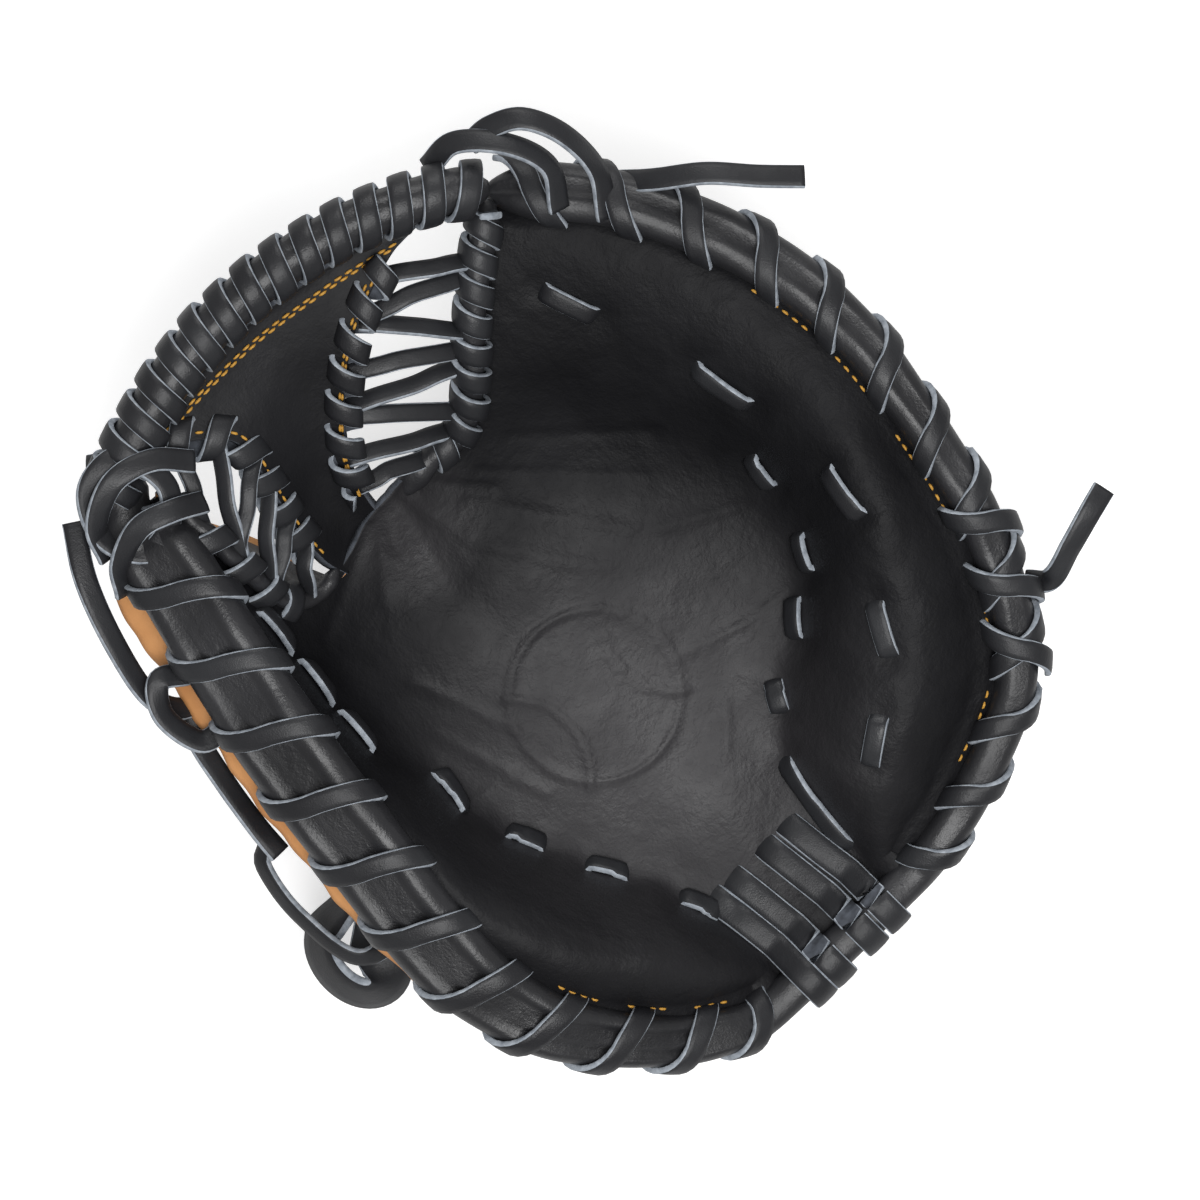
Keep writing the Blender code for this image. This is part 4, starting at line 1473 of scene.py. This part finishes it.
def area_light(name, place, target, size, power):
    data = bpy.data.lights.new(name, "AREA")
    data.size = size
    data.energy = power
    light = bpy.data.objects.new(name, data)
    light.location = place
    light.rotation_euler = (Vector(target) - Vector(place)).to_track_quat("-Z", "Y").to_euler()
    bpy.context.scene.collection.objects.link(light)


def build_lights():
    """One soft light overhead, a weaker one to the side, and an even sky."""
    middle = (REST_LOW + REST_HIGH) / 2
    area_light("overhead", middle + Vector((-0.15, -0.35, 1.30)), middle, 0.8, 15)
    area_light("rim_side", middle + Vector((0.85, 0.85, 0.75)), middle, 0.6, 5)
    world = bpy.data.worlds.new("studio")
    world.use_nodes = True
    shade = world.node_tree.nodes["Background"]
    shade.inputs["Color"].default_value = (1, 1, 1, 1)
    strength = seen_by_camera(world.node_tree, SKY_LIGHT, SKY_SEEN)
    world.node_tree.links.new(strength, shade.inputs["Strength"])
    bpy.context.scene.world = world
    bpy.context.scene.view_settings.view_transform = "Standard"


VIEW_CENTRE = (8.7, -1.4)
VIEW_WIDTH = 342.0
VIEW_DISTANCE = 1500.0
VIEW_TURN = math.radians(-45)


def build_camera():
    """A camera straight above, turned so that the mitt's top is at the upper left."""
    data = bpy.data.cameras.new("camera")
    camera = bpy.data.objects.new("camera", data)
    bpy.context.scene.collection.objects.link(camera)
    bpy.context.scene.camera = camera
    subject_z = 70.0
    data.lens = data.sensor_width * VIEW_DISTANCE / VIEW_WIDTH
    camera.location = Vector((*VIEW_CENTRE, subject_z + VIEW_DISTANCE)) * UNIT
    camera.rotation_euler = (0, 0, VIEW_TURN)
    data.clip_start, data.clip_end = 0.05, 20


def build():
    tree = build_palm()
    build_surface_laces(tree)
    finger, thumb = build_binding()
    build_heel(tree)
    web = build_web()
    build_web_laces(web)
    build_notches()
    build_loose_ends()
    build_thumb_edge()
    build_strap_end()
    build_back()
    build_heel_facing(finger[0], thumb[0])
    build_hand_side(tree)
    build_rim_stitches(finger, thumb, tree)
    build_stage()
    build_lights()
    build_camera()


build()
^^^^
• [What the exercise asks]: Restate every line of the data word for word.

• [Expected answer]:
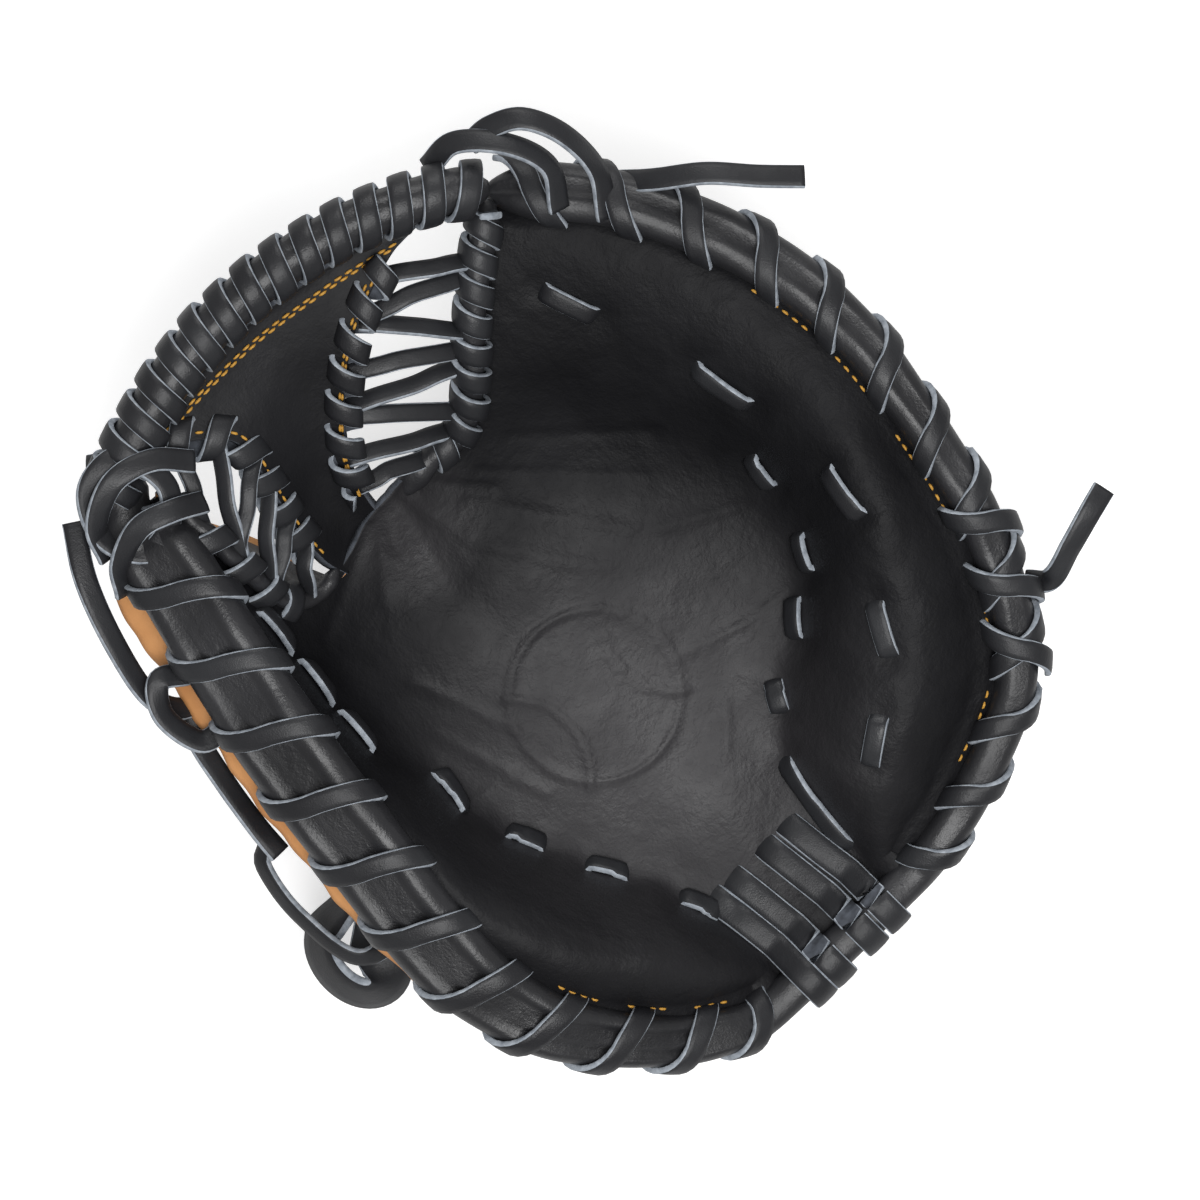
Keep writing the Blender code for this image. This is part 4, starting at line 1473 of scene.py. This part finishes it.
def area_light(name, place, target, size, power):
    data = bpy.data.lights.new(name, "AREA")
    data.size = size
    data.energy = power
    light = bpy.data.objects.new(name, data)
    light.location = place
    light.rotation_euler = (Vector(target) - Vector(place)).to_track_quat("-Z", "Y").to_euler()
    bpy.context.scene.collection.objects.link(light)


def build_lights():
    """One soft light overhead, a weaker one to the side, and an even sky."""
    middle = (REST_LOW + REST_HIGH) / 2
    area_light("overhead", middle + Vector((-0.15, -0.35, 1.30)), middle, 0.8, 15)
    area_light("rim_side", middle + Vector((0.85, 0.85, 0.75)), middle, 0.6, 5)
    world = bpy.data.worlds.new("studio")
    world.use_nodes = True
    shade = world.node_tree.nodes["Background"]
    shade.inputs["Color"].default_value = (1, 1, 1, 1)
    strength = seen_by_camera(world.node_tree, SKY_LIGHT, SKY_SEEN)
    world.node_tree.links.new(strength, shade.inputs["Strength"])
    bpy.context.scene.world = world
    bpy.context.scene.view_settings.view_transform = "Standard"


VIEW_CENTRE = (8.7, -1.4)
VIEW_WIDTH = 342.0
VIEW_DISTANCE = 1500.0
VIEW_TURN = math.radians(-45)


def build_camera():
    """A camera straight above, turned so that the mitt's top is at the upper left."""
    data = bpy.data.cameras.new("camera")
    camera = bpy.data.objects.new("camera", data)
    bpy.context.scene.collection.objects.link(camera)
    bpy.context.scene.camera = camera
    subject_z = 70.0
    data.lens = data.sensor_width * VIEW_DISTANCE / VIEW_WIDTH
    camera.location = Vector((*VIEW_CENTRE, subject_z + VIEW_DISTANCE)) * UNIT
    camera.rotation_euler = (0, 0, VIEW_TURN)
    data.clip_start, data.clip_end = 0.05, 20


def build():
    tree = build_palm()
    build_surface_laces(tree)
    finger, thumb = build_binding()
    build_heel(tree)
    web = build_web()
    build_web_laces(web)
    build_notches()
    build_loose_ends()
    build_thumb_edge()
    build_strap_end()
    build_back()
    build_heel_facing(finger[0], thumb[0])
    build_hand_side(tree)
    build_rim_stitches(finger, thumb, tree)
    build_stage()
    build_lights()
    build_camera()


build()